Here's a terrible early review from The New Yorker. I think he's on to something, though: Paris just seems to be a more appropriate setting for sexual intrigue than Toronto in January.
Mystery Women
Anthony Lane
March 21, 2010
As the festivity of the Winter Olympics dies away, what is the next extravaganza that Canada has to offer? Welcome to “Chloe,” in which a Toronto-based gynecologist has a lesbian affair with a prostitute whom she suspects of having slept with her husband. If that isn’t a winter sport, I don’t know what is. Not unlike snowboard cross, perhaps, except that these contestants have lunchtime sex in hotels instead of knocking each other helmet first into the slush.
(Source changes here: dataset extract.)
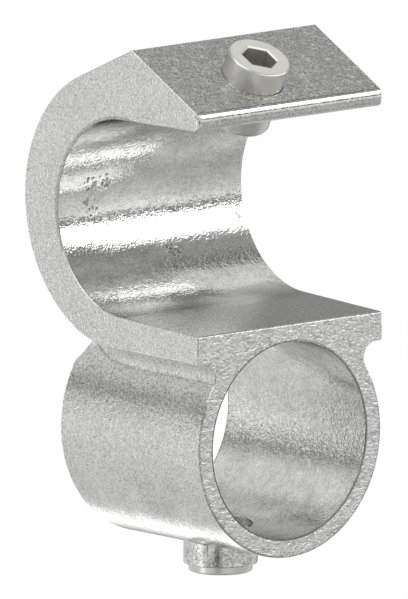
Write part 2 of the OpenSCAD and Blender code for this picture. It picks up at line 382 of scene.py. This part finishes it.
# ---- the set screws ----
def build_screw(name, length, head, inward):
    """A round set screw with a hexagon socket, the socket's flats across x; head is the centre of its top."""
    depth = length * SOCKET_SHARE
    # rings of points, as radius (half width for a hexagon) and depth below the top
    hexagons = [(SOCKET_HALF - 0.02, depth), (SOCKET_HALF, depth - 0.25), (SOCKET_HALF, 0.5),
                (SOCKET_HALF + 0.04, 0.34), (SOCKET_HALF + 0.38, 0.0)]
    circles = [(6.2, 0.0), (7.6, 0.0), (7.88, 0.24), (7.97, 0.36), (8.0, 0.55), (8.0, length - 1.6),
               (7.93, length - 1.25), (7.7, length - 0.85), (7.3, length - 0.45), (6.9, length - 0.2),
               (6.4, length - 0.05), (5.8, length)]
    socket_wall = (0, 1)    # bands between rings, counted from the socket's bottom
    flat_bands = (3, 4, 5)
    bm = bmesh.new()

    def ring(radius, z, hexagon=False):
        points = []
        for i in range(RING_POINTS):
            angle = 2 * math.pi * i / RING_POINTS
            from_flat = (angle + math.pi / 6) % (math.pi / 3) - math.pi / 6
            r = radius / math.cos(from_flat) if hexagon else radius
            points.append(bm.verts.new((r * math.cos(angle), r * math.sin(angle), -z)))
        return points

    bottom = bm.verts.new((0, 0, -(depth + SOCKET_CONE)))
    rings = [ring(r, z, hexagon=True) for r, z in hexagons] + [ring(r, z) for r, z in circles]
    tip = bm.verts.new((0, 0, -length))
    for i in range(RING_POINTS):
        j = (i + 1) % RING_POINTS
        bm.faces.new((bottom, rings[0][i], rings[0][j]))
        for band, (a, b) in enumerate(zip(rings, rings[1:])):
            face = bm.faces.new((a[i], b[i], b[j], a[j]))
            face.smooth = band not in flat_bands
            face.material_index = int(band in socket_wall)
        bm.faces.new((rings[-1][i], tip, rings[-1][j]))
    up = -Vector(inward)
    across = Vector((1, 0, 0))
    turn = Matrix((across, up.cross(across), up)).transposed().to_4x4()
    bmesh.ops.transform(bm, matrix=Matrix.Translation(head) @ turn @ Matrix.Scale(MM, 4), verts=bm.verts)
    bmesh.ops.recalc_face_normals(bm, faces=bm.faces)
    return new_object(name, bm)


def screw_metal(name, level):
    """Plated steel of that level, with painted light: paler on an end that lies like the sloping face, which
    faces the light from above.
    """
    mat, n = new_material(name)
    where = n.add("ShaderNodeTexCoord").outputs["Object"]
    facing = n.add("ShaderNodeNewGeometry").outputs["Normal"]
    fine = n.noise(where, 1800, 3.0, 0.6)
    bump = n.add("ShaderNodeBump", {"Height": fine, "Strength": 0.12, "Distance": 0.0001})
    # painted light: the end that lies like the sloping face is made paler
    end = n.step(n.dot(facing, SLOPE_NORMAL), 0.9, 0.98)
    brightness_with_painted_light = n.plus(level, (end, 0.25), (n.noise(where, 300, 3.0, 0.6), 0.1))
    n.metal(brightness_with_painted_light, (0.995, 0.945), 0.3, bump)
    return mat


# ---- stage, camera and light ----
def build_floor():
    bm = bmesh.new()
    bmesh.ops.create_circle(bm, cap_ends=True, radius=FLOOR_R, segments=64)
    bmesh.ops.translate(bm, verts=bm.verts, vec=(0, 0, FLOOR_Z))
    floor = new_object("floor", bm)
    mat, n = new_material("floor_paint")
    paint = n.add("ShaderNodeBsdfDiffuse", {"Color": (0.8, 0.8, 0.8, 1)})
    n.add("ShaderNodeOutputMaterial", {"Surface": paint.outputs[0]})
    floor.data.materials.append(mat)
    floor.visible_glossy = False
    return floor


def set_camera():
    camera = bpy.data.objects.new("camera", bpy.data.cameras.new("camera"))
    bpy.context.scene.collection.objects.link(camera)
    camera.data.type = "ORTHO"
    camera.data.sensor_fit = "AUTO"
    camera.data.ortho_scale = PHOTO_HEIGHT / PX_PER_MM * MM
    camera.data.clip_start = 0.01
    camera.data.clip_end = 10
    turn = Matrix((RIGHT, UP, BACK)).transposed().to_4x4()
    right, up, back = CAMERA_AT
    camera.matrix_world = Matrix.Translation((right * RIGHT + up * UP + back * BACK) * MM) @ turn
    bpy.context.scene.camera = camera


def set_world():
    """White to the camera, plain to a diffuse ray, and to a mirrored one a pale studio of soft panels."""
    world = bpy.data.worlds.new("studio")
    bpy.context.scene.world = world
    world.use_nodes = True
    world.cycles.sampling_method = "NONE"
    n = Nodes(world.node_tree)
    rays = n.add("ShaderNodeLightPath").outputs
    where = n.add("ShaderNodeTexCoord").outputs["Generated"]
    height = n.add("ShaderNodeSeparateXYZ", {0: where}).outputs["Z"]
    # the ramp runs from 0 to 1, the height from -1 to 1
    level = n.ramp(n.plus(0.5, (height, 0.5)), *[(0.5 + z / 2, v) for z, v in WORLD_LEVELS])
    for direction, half_width, half_height, soft, added in PANELS:
        centre = Vector(direction).normalized()
        side = Vector((0, 0, 1)).cross(centre).normalized()
        towards = n.dot(where, centre)
        ahead = n.most(towards, AHEAD)
        edges = []
        for axis, half in ((side, half_width), (centre.cross(side), half_height)):
            away = n.math("ABSOLUTE", n.math("DIVIDE", n.dot(where, axis), ahead))
            edges.append(n.step(away, half + soft, half - soft))
        mask = n.times(*edges, n.math("GREATER_THAN", towards, AHEAD))
        level = n.math("ADD", level, n.times(mask, added))
    level = n.times(n.most(level, DARKEST), STUDIO)
    studio, plain, white = (n.add("ShaderNodeBackground", {"Color": (1, 1, 1, 1), "Strength": strength})
                            for strength in (level, PLAIN, WHITE))
    mirrored = n.most(rays["Is Glossy Ray"], rays["Is Transmission Ray"])
    mix = n.add("ShaderNodeMixShader", {0: mirrored, 1: plain.outputs[0], 2: studio.outputs[0]})
    mix = n.add("ShaderNodeMixShader", {0: rays["Is Camera Ray"], 1: mix.outputs[0], 2: white.outputs[0]})
    n.add("ShaderNodeOutputWorld", {"Surface": mix.outputs[0]})


def add_lamp():
    lamp = bpy.data.lights.new("key", "AREA")
    lamp.shape = "DISK"
    lamp.size = LAMP_SIZE
    lamp.energy = LAMP_WATTS
    key = bpy.data.objects.new("key", lamp)
    key.matrix_world = Matrix.Translation(LAMP_AT) @ LAMP_AT.to_track_quat("Z", "Y").to_matrix().to_4x4()
    key.visible_glossy = False
    key.visible_camera = False
    bpy.context.scene.collection.objects.link(key)


casting = build_casting()
casting.data.materials.append(cast_metal())
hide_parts("clamp_casting")
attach(casting, "casting")

plated = screw_metal("plated_screw", 0.58)
socket = screw_metal("screw_socket", 0.64)
for name, node, body, length, head, inward in SCREWS:
    screw = build_screw(name, length, Vector(head), inward)
    screw.data.materials.append(plated)
    screw.data.materials.append(socket)
    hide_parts(node)
    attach(screw, body)

floor = build_floor()
set_camera()
set_world()
add_lamp()
bpy.context.scene.view_settings.view_transform = "Standard"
David (Liam Neeson) misses a surprise birthday party thrown for him by his wife, Catherine (Julianne Moore), who doesn’t realize that, for most men, surprise parties are slightly less enjoyable than surprise dentistry. She thinks that he was otherwise engaged, and, in a fit of inquisitive revenge, pays a call girl named Chloe (Amanda Seyfried) to befriend and tempt him. The befriending gets out of control, but Catherine is so aroused by firsthand accounts of it that she, too, falls into Chloe’s embrace. The movie—directed by Atom Egoyan, who should know better—is closely adapted from “Nathalie,” a French film of 2004, with Gérard Depardieu and Emmanuelle Béart, but what seemed like standard practice for Parisians comes across here as unsmiling porno-farce. Even the throbbing score, by Mychael Danna, sounds unwittingly risible, and there were times—I refer you to David’s first, salivating gaze at Chloe across a coffee shop—when I felt that we could be watching one of those soft-core cable dramas starring the redoubtable Shannon Tweed, with titles like “Night Raptures IV” or “Executive Sensations.” Wait, if you must, for the DVD, although even then, once you’ve heard the hooker say, “I try and find something to love in everybody,” there is a strong case that “Chloe” should be pulled from your Erotica shelf and moved to Science Fiction.